India’s trade deficit widened in August, primarily due to a decline in oil exports caused by falling crude prices, according to a recent report by CRISIL. The report highlights that the drop in crude oil prices, a key export commodity for India, has significantly impacted the country’s overall export performance.
Petroleum products remain a major component of India’s exports, with key destinations including the Netherlands, Singapore, Australia, and South Africa, as per Ministry of Commerce data. CRISIL said that lower crude prices have reduced the value of these exports, while at the same time, imports have grown at a faster rate, further widening the trade deficit.
“The fiscal started on a good note, with merchandise exports logging steady growth in the first quarter. However, exports contracted in July and August. Issues such as container shortages amid trade-route disruptions and the US’s impending tariff hikes on Chinese exports seem to be at play,” the report added.
Multiple factors contributed to the slowdown, including a global shortage of containers, which has disrupted major trade routes.
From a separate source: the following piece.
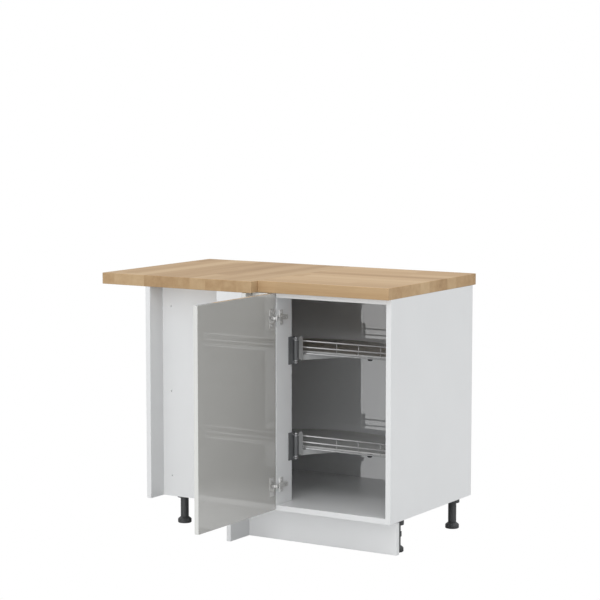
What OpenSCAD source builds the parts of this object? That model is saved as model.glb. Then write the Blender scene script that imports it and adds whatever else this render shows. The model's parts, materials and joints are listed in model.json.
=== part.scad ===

Another concern outlined in the report is the potential impact of the U.S. decision to raise tariffs on Chinese goods, a move expected to disrupt global trade flows further. The slowdown in China’s economy is also leading to increased Chinese exports, including steel, being diverted to Asian markets, including India. This surge in steel imports from China and Vietnam has added pressure on India’s trade balance.
Despite these challenges, CRISIL said that some positive trends could help cushion the growing trade deficit. India’s services trade continues to maintain a surplus, and the country is benefiting from strong remittance inflows from overseas workers. These factors are expected to help stabilize India’s current account, even as the merchandise trade deficit grows.